:: RECORDS SHOWN
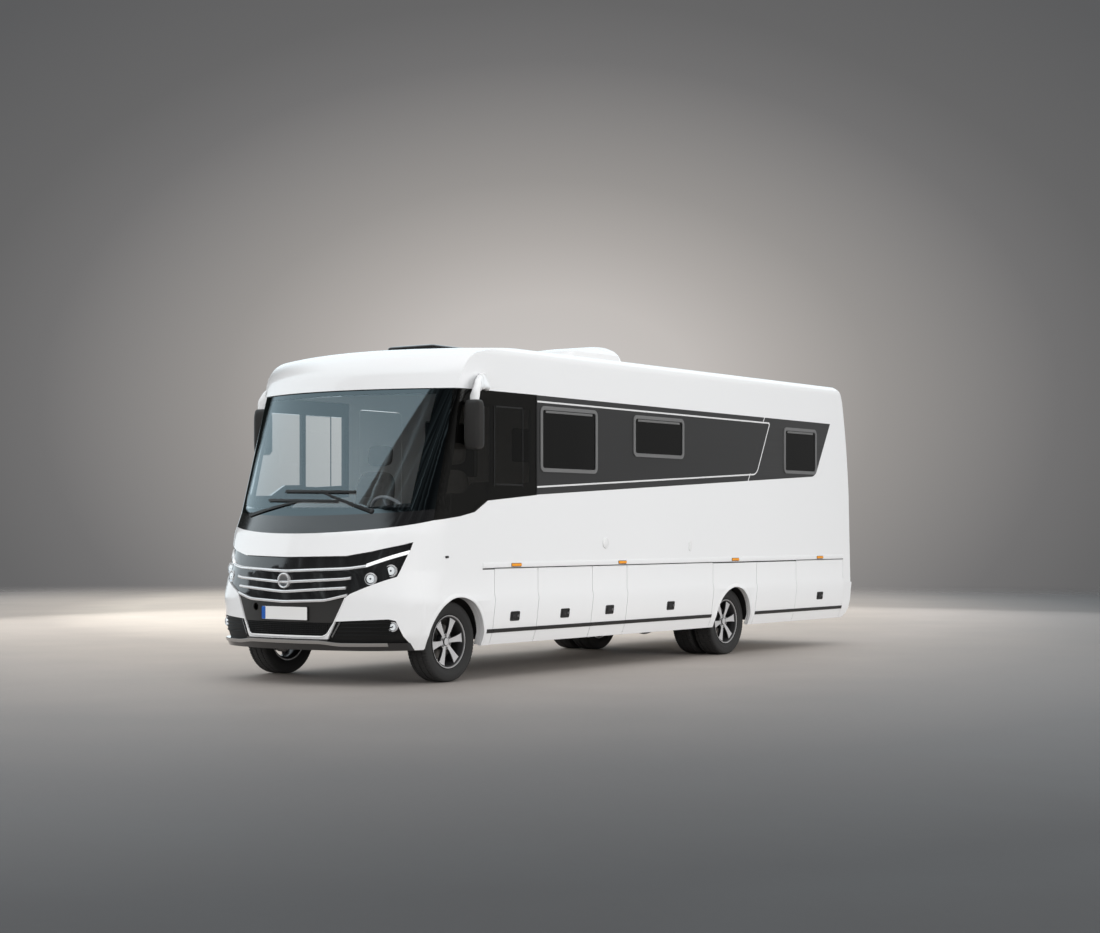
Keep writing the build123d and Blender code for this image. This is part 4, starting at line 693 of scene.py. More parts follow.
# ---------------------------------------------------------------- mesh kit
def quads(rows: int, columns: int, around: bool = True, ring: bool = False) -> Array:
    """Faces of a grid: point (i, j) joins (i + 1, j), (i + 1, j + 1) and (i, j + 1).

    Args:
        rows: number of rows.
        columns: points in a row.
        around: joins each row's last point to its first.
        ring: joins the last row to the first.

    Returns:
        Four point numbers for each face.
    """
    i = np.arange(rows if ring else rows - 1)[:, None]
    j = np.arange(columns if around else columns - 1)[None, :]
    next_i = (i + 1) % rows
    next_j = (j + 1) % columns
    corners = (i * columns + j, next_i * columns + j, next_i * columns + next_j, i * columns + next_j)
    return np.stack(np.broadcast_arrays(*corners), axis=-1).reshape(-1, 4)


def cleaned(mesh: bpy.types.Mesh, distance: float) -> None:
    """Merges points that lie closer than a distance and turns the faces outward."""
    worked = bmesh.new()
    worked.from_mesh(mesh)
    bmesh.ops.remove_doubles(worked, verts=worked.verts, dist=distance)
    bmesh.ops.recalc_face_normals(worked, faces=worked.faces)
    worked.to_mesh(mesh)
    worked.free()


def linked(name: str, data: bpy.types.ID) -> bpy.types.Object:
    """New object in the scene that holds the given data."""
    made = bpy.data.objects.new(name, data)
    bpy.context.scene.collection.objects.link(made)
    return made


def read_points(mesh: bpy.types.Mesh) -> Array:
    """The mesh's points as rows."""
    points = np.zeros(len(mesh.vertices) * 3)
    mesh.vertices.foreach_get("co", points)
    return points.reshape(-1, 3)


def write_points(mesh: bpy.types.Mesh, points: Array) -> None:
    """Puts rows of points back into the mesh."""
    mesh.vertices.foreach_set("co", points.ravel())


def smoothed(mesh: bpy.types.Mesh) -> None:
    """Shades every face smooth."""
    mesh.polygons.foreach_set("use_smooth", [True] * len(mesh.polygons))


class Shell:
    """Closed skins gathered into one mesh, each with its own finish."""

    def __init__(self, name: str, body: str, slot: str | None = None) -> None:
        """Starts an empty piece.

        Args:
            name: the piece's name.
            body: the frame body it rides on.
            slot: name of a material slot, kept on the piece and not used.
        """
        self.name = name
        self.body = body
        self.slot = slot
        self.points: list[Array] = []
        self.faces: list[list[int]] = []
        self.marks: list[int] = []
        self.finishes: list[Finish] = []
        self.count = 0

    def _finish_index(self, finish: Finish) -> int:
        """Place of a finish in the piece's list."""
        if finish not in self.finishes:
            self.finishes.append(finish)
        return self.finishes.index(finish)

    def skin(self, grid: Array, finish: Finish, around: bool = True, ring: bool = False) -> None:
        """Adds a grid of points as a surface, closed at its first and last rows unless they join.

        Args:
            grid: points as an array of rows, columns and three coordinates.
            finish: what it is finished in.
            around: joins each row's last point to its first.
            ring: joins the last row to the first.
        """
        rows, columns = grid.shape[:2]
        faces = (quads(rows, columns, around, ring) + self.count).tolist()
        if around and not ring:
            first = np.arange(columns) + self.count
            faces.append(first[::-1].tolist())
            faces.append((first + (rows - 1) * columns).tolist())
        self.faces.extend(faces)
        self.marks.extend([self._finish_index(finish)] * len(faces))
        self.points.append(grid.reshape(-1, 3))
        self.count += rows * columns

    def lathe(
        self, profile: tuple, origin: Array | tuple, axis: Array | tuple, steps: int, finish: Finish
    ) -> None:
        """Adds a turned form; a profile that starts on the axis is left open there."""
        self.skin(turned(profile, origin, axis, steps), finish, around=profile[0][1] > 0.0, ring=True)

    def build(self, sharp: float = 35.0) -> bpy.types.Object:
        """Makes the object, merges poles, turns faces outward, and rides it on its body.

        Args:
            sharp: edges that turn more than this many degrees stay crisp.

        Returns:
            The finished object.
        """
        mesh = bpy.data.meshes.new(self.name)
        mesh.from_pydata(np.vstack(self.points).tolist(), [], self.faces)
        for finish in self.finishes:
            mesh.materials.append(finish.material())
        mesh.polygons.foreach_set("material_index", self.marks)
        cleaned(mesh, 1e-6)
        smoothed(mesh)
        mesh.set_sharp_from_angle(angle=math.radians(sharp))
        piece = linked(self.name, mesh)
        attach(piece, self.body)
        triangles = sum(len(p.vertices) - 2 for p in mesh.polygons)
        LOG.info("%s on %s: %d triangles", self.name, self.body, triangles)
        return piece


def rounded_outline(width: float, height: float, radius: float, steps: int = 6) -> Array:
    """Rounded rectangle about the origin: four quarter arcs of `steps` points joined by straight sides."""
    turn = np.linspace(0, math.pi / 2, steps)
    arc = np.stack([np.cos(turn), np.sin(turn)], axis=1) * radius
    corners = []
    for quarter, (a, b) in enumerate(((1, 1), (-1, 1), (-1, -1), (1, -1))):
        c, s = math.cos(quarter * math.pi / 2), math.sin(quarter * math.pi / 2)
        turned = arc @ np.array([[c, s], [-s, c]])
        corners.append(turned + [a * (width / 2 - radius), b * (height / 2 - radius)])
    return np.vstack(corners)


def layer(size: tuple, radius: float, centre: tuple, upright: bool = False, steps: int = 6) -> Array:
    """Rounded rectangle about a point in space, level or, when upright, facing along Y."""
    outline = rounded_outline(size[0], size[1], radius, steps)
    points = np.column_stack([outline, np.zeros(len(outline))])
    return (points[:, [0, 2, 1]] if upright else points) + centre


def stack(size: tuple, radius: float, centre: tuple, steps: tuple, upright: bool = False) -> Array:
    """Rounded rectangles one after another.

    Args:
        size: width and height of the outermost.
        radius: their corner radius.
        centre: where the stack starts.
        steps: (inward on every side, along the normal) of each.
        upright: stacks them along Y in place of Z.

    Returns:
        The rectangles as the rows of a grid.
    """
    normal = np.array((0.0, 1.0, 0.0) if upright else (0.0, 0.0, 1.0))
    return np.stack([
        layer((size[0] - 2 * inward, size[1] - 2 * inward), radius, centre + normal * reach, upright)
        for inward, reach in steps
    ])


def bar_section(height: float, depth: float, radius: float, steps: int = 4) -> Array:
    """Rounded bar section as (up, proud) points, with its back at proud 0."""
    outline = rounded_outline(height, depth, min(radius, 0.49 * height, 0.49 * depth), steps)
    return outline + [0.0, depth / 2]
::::
:: RECORDS SHOWN
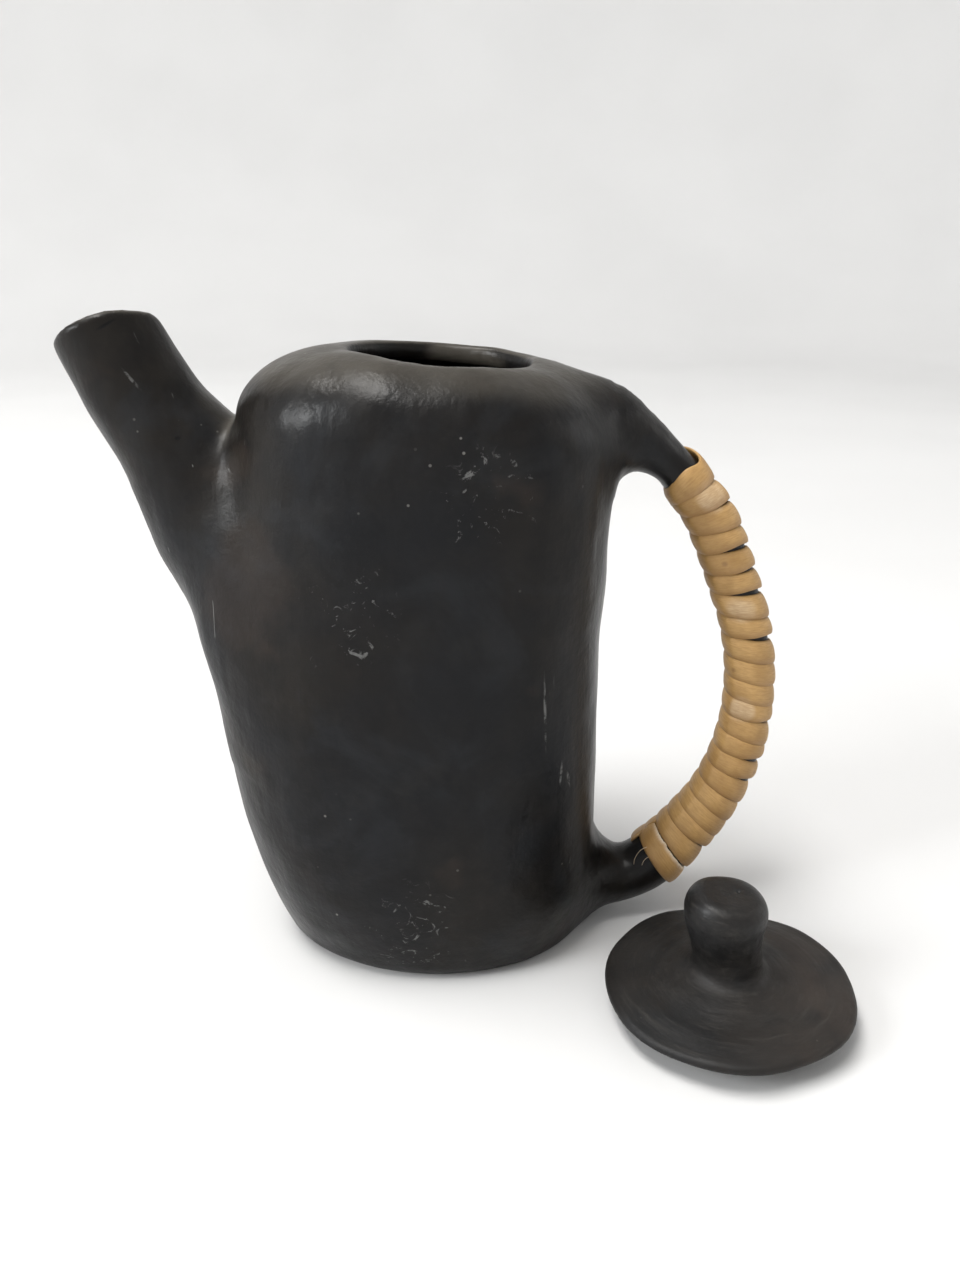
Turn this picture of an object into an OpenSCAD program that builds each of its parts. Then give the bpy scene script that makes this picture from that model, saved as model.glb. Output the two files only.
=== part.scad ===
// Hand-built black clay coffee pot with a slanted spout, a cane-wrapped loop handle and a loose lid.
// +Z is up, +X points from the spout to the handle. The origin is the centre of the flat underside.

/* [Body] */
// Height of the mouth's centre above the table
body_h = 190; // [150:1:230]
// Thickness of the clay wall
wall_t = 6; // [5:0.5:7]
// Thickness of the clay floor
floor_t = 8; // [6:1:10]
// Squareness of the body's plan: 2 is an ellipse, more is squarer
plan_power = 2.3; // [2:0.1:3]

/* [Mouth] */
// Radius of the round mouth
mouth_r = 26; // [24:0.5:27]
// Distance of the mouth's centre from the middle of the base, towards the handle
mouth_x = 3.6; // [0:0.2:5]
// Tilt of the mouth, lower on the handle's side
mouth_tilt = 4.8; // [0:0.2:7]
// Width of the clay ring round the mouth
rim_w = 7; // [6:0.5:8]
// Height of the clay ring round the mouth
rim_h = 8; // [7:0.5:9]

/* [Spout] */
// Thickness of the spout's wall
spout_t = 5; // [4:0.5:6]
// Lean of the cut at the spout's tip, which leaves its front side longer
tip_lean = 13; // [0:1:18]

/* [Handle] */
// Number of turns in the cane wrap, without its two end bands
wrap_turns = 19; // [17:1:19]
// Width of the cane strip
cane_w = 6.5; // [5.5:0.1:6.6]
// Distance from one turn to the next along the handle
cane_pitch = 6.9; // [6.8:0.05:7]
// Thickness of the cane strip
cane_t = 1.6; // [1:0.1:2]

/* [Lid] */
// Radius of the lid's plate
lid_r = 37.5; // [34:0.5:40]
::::
## REQUIREMENT
Exact duplication is required for the lines above, from the line that contains "Keep writing the" to the line that contains "np.stack(np.broadcast_arrays(*corners), axis=-1).reshape(-1, 4)", inclusive; omit all others.

## ANSWER TO THE TASK
Keep writing the build123d and Blender code for this image. This is part 4, starting at line 693 of scene.py. More parts follow.
# ---------------------------------------------------------------- mesh kit
def quads(rows: int, columns: int, around: bool = True, ring: bool = False) -> Array:
    """Faces of a grid: point (i, j) joins (i + 1, j), (i + 1, j + 1) and (i, j + 1).

    Args:
        rows: number of rows.
        columns: points in a row.
        around: joins each row's last point to its first.
        ring: joins the last row to the first.

    Returns:
        Four point numbers for each face.
    """
    i = np.arange(rows if ring else rows - 1)[:, None]
    j = np.arange(columns if around else columns - 1)[None, :]
    next_i = (i + 1) % rows
    next_j = (j + 1) % columns
    corners = (i * columns + j, next_i * columns + j, next_i * columns + next_j, i * columns + next_j)
    return np.stack(np.broadcast_arrays(*corners), axis=-1).reshape(-1, 4)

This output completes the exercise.